For some odd reason it seems in vogue to say ‘oh I’m so crazy hahahaha’ when you really aren’t. It is just said to impress, the same way the most painfully insipid individuals will insist to all and sundry, ‘Oh, I’m zany and wacky!!!’
Crazy is the new cool.
Just as some smoking-hot chick who once caught a few minutes of a Star Trek rerun on TV will put on a pair of glasses from the Marcello Mastroianni Collection and insist she is now a nerd, people will go to great lengths to insist they are crazy by displaying affected mannerisms or posting the occasional monosyllabic outburst online.*
These poseurs don’t seem to understand that one does not simply spritz on a little crazy like a perfume or cologne. Crazy runs deep, my friends. Deep and dark and occasionally… ridiculous.
And the richest vein of crazy running through a writer may not be madness at all, but a shocking clarity of insight. Maybe the characters we write about are actual people who exist somewhere in the multitude of parallel universes. Maybe we are just attuned to these characters, these faraway people. We don’t create them and bring them together and name their children and separate them and kill them off with that cold half smile that puts off our family and friends when we are off and away and wandering the Story Zone, no, we are simply reporters, describing real events occurring in a place only we can access.
Is that idea so crazy?
Most of my friends have heard me mention my dislike of water before. I can swim, barely, but I don’t swim because I once nearly drowned as a kid (in an event that may also have had a paranormal aspect, but that’s another story) . . . and now I know beyond a shadow of doubt that the water nearly got me.
To this day I most sincerely believe that water knows things and that all water shares what it knows; it evaporates, it moves elsewhere, it condenses, it rains down. And it passes on everything it learns.
It was only a matter of time before every drop of water on Earth could chortle with malicious anticipation whenever I’d go near it, saying, “It’s him, look, it’s him, GET HIM!” in soft splooks and splinks, if I did so much as dip a toe in a bathtub (which is why I take showers instead).
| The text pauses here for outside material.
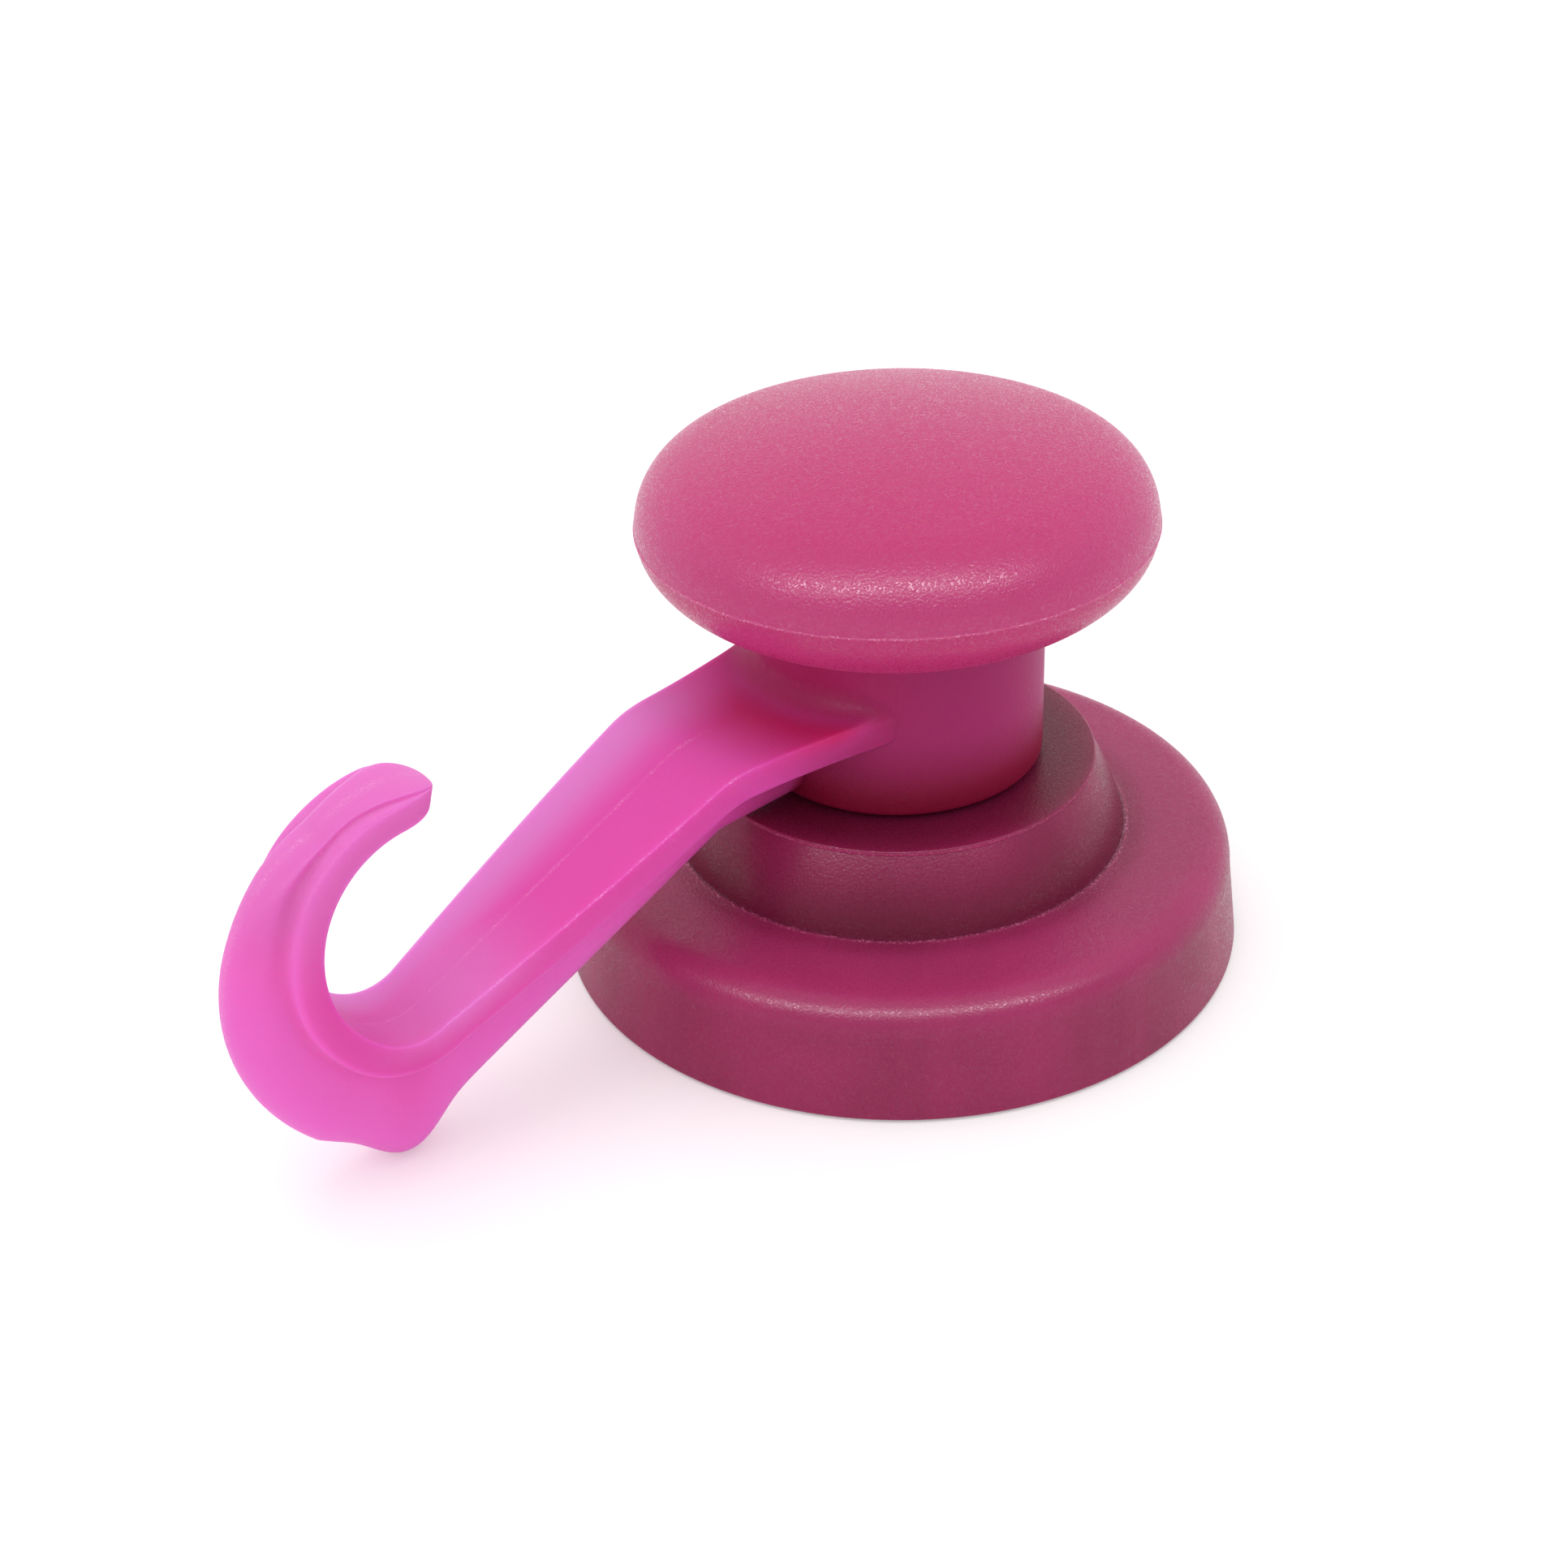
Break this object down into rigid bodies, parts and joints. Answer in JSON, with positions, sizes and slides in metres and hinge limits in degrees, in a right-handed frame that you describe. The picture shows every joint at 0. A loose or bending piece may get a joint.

Now I avoid the water as much as I can, which takes effort, because I spend half my time between a large bay and the Pacific Ocean.
Water is out to get me, any way it can. And the ways of water are most wicked, my friend.
As I was standing on the BART train platform this morning and trying not to think about the fact that I ride through more than three miles of tunnel under San Francisco Bay twice daily (and simple physics suggests that seeing the results of a rupture in the Transbay Tube would be similar to watching ants being flushed down a toilet bowl), I popped the cap on a fresh bottle of spring water and took a small sip.
A small sip.
A raging jet of ice cold water shot up both nostrils and all over my shirt.
A couple of ladies who get on the same train car every morning gave me their usual pitying look that said there’s the village imbecile at it again as I ground my teeth and tried not to shout obscenities.
How do you explain what happened? How? A muscle spasm? A sudden increase in air pressure around the bottle? A poltergeist?
No . . .
It was the water, my friends. The water. The water that is the same everywhere, the water that still remembers having a terrified ten year old in its grasp, the water that burns with a furious, frustrated rage over the loss of the squirming morsel it nearly swallowed, the water that will do anything to finish that foul task begun so long ago.
As I stood on the train platform, the water tried to drown me.
Am I crazy, or am I revealing a great, undiscovered truth?
Am I crazy, or just imagining that ordinary water is actually a malignant intelligence?
In the end, it doesn’t matter. It doesn’t matter at all.
As long as I keep writing stories fueled by ‘crazy’ thoughts.
And keep away from the water.
*To my fellow nerds who actually SUFFERED for their nerd status in school I say we rise up and take that word back because we EARNED it with every drop of hair grease, oh-my-god-I-actually-have-to-engage-in-social-interaction flop sweat, and pimple pus.
(This first appeared on JXM’s Dark Red Press blog in August of 2011)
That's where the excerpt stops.